(Lines of data)
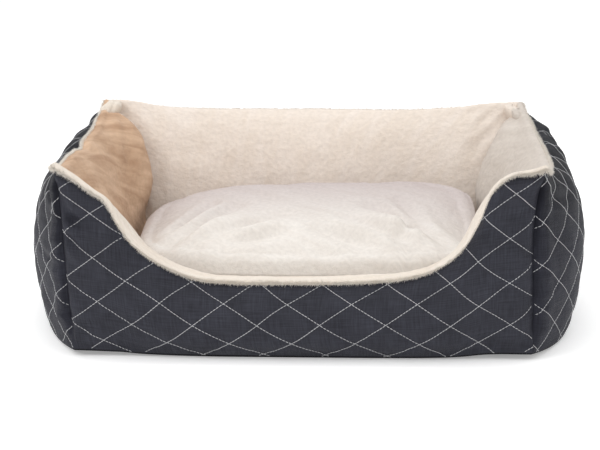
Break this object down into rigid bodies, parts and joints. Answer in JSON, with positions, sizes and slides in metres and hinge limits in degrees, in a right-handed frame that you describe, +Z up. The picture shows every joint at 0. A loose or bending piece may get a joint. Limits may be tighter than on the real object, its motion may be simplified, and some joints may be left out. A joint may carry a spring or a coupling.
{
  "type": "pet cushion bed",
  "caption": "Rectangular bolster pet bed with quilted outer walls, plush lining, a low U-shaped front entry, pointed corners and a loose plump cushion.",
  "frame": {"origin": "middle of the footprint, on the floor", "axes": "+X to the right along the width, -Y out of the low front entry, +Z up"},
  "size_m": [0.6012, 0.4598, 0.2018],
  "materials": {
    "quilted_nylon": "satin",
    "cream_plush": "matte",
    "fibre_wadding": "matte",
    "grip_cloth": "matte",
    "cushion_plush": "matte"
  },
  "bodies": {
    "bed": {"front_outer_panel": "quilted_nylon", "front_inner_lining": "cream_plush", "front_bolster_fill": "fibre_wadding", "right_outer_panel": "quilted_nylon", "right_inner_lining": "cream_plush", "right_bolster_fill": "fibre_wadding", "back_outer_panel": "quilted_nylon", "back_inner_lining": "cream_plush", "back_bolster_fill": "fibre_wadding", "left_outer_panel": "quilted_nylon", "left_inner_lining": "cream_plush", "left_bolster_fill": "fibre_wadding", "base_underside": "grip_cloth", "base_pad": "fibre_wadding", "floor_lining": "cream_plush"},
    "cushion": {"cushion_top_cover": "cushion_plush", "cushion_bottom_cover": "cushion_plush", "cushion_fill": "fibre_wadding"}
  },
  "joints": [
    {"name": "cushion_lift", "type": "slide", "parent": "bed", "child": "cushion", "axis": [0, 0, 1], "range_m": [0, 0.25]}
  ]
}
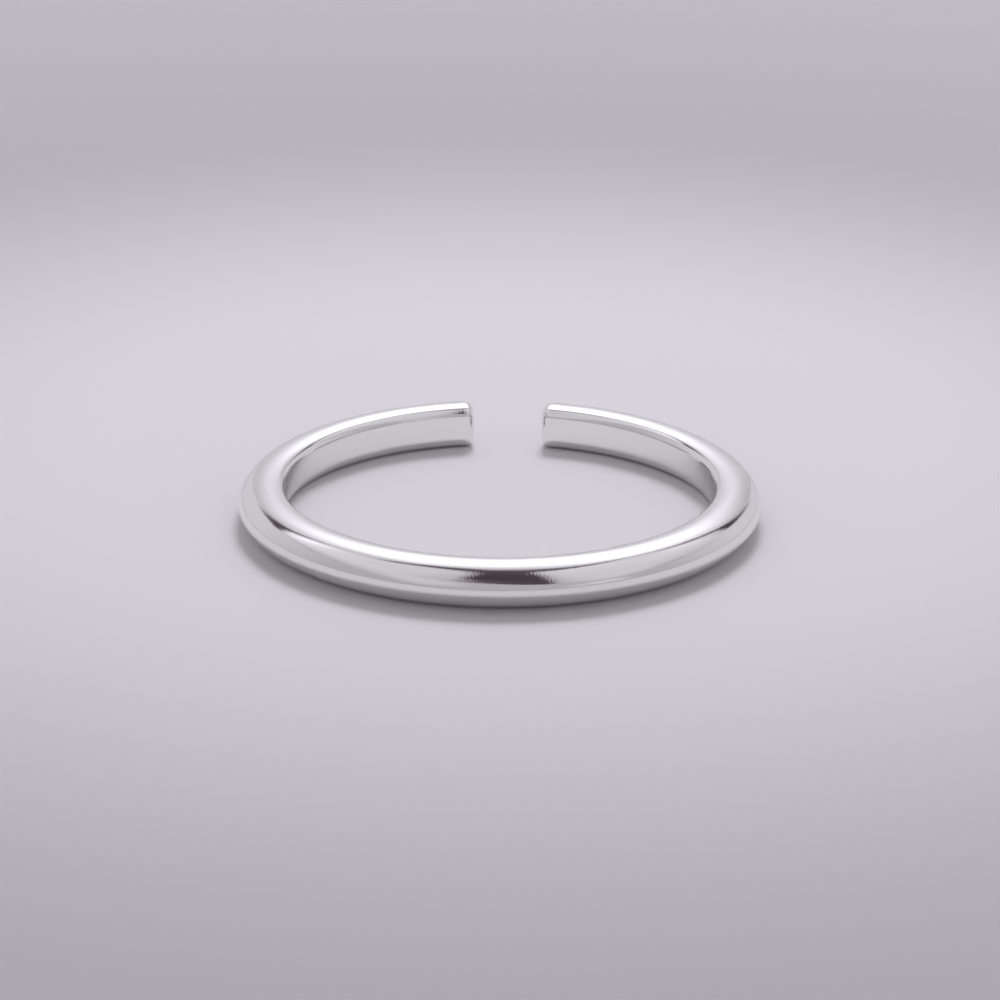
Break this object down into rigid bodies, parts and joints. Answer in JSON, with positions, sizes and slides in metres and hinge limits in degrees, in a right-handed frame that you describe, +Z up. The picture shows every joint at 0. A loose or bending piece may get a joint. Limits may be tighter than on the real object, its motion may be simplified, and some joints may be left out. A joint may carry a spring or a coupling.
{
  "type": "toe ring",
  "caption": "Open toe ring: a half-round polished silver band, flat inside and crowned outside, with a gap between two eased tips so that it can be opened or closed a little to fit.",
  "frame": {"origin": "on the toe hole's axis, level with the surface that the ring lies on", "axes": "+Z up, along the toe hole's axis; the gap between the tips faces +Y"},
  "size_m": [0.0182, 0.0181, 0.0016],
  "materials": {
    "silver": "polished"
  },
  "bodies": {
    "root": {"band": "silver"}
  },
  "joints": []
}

● EXERCISE INSTRUCTIONS
Could you quote the material above in full, exactly as it stands?

● SOLUTION TO THE EXERCISE
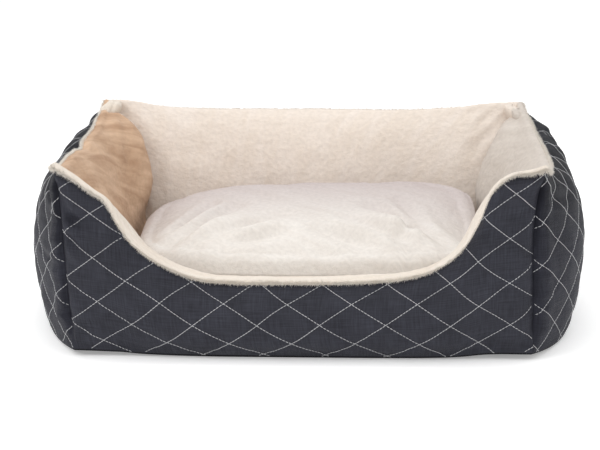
Break this object down into rigid bodies, parts and joints. Answer in JSON, with positions, sizes and slides in metres and hinge limits in degrees, in a right-handed frame that you describe, +Z up. The picture shows every joint at 0. A loose or bending piece may get a joint. Limits may be tighter than on the real object, its motion may be simplified, and some joints may be left out. A joint may carry a spring or a coupling.
{
  "type": "pet cushion bed",
  "caption": "Rectangular bolster pet bed with quilted outer walls, plush lining, a low U-shaped front entry, pointed corners and a loose plump cushion.",
  "frame": {"origin": "middle of the footprint, on the floor", "axes": "+X to the right along the width, -Y out of the low front entry, +Z up"},
  "size_m": [0.6012, 0.4598, 0.2018],
  "materials": {
    "quilted_nylon": "satin",
    "cream_plush": "matte",
    "fibre_wadding": "matte",
    "grip_cloth": "matte",
    "cushion_plush": "matte"
  },
  "bodies": {
    "bed": {"front_outer_panel": "quilted_nylon", "front_inner_lining": "cream_plush", "front_bolster_fill": "fibre_wadding", "right_outer_panel": "quilted_nylon", "right_inner_lining": "cream_plush", "right_bolster_fill": "fibre_wadding", "back_outer_panel": "quilted_nylon", "back_inner_lining": "cream_plush", "back_bolster_fill": "fibre_wadding", "left_outer_panel": "quilted_nylon", "left_inner_lining": "cream_plush", "left_bolster_fill": "fibre_wadding", "base_underside": "grip_cloth", "base_pad": "fibre_wadding", "floor_lining": "cream_plush"},
    "cushion": {"cushion_top_cover": "cushion_plush", "cushion_bottom_cover": "cushion_plush", "cushion_fill": "fibre_wadding"}
  },
  "joints": [
    {"name": "cushion_lift", "type": "slide", "parent": "bed", "child": "cushion", "axis": [0, 0, 1], "range_m": [0, 0.25]}
  ]
}
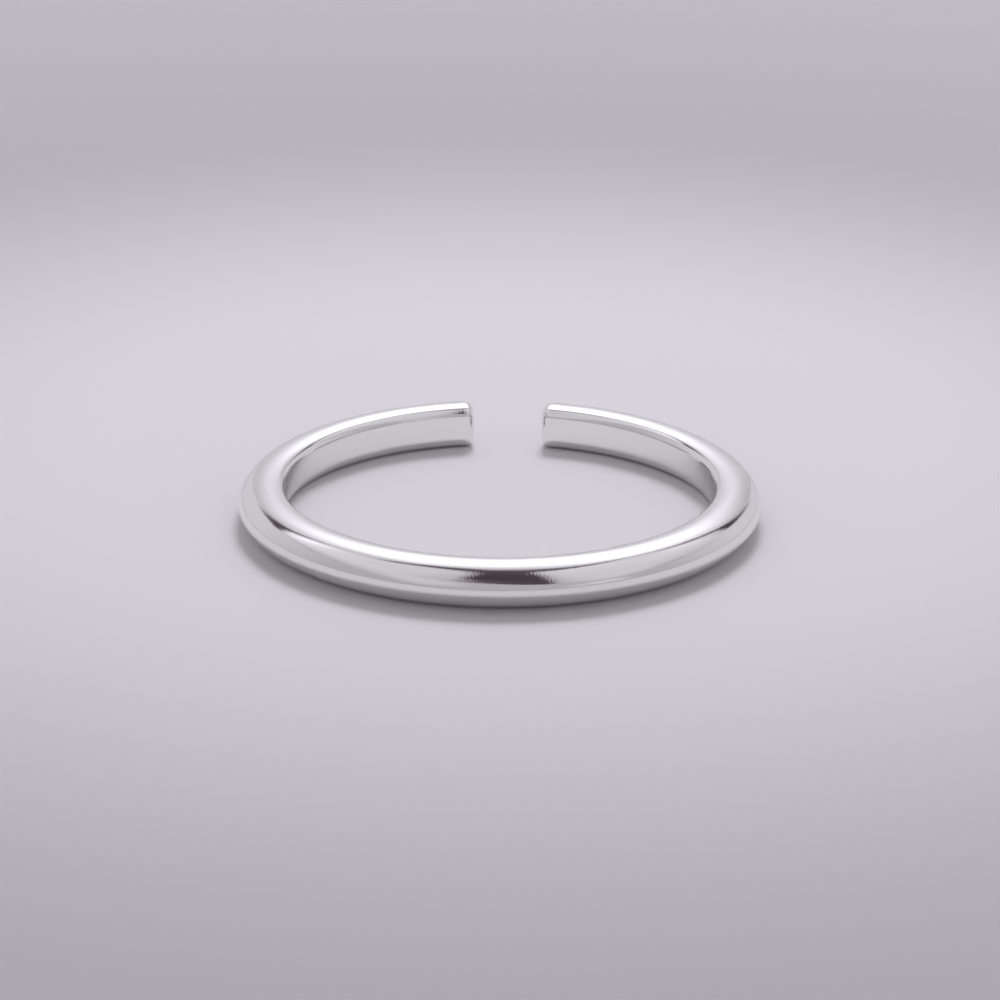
Break this object down into rigid bodies, parts and joints. Answer in JSON, with positions, sizes and slides in metres and hinge limits in degrees, in a right-handed frame that you describe, +Z up. The picture shows every joint at 0. A loose or bending piece may get a joint. Limits may be tighter than on the real object, its motion may be simplified, and some joints may be left out. A joint may carry a spring or a coupling.
{
  "type": "toe ring",
  "caption": "Open toe ring: a half-round polished silver band, flat inside and crowned outside, with a gap between two eased tips so that it can be opened or closed a little to fit.",
  "frame": {"origin": "on the toe hole's axis, level with the surface that the ring lies on", "axes": "+Z up, along the toe hole's axis; the gap between the tips faces +Y"},
  "size_m": [0.0182, 0.0181, 0.0016],
  "materials": {
    "silver": "polished"
  },
  "bodies": {
    "root": {"band": "silver"}
  },
  "joints": []
}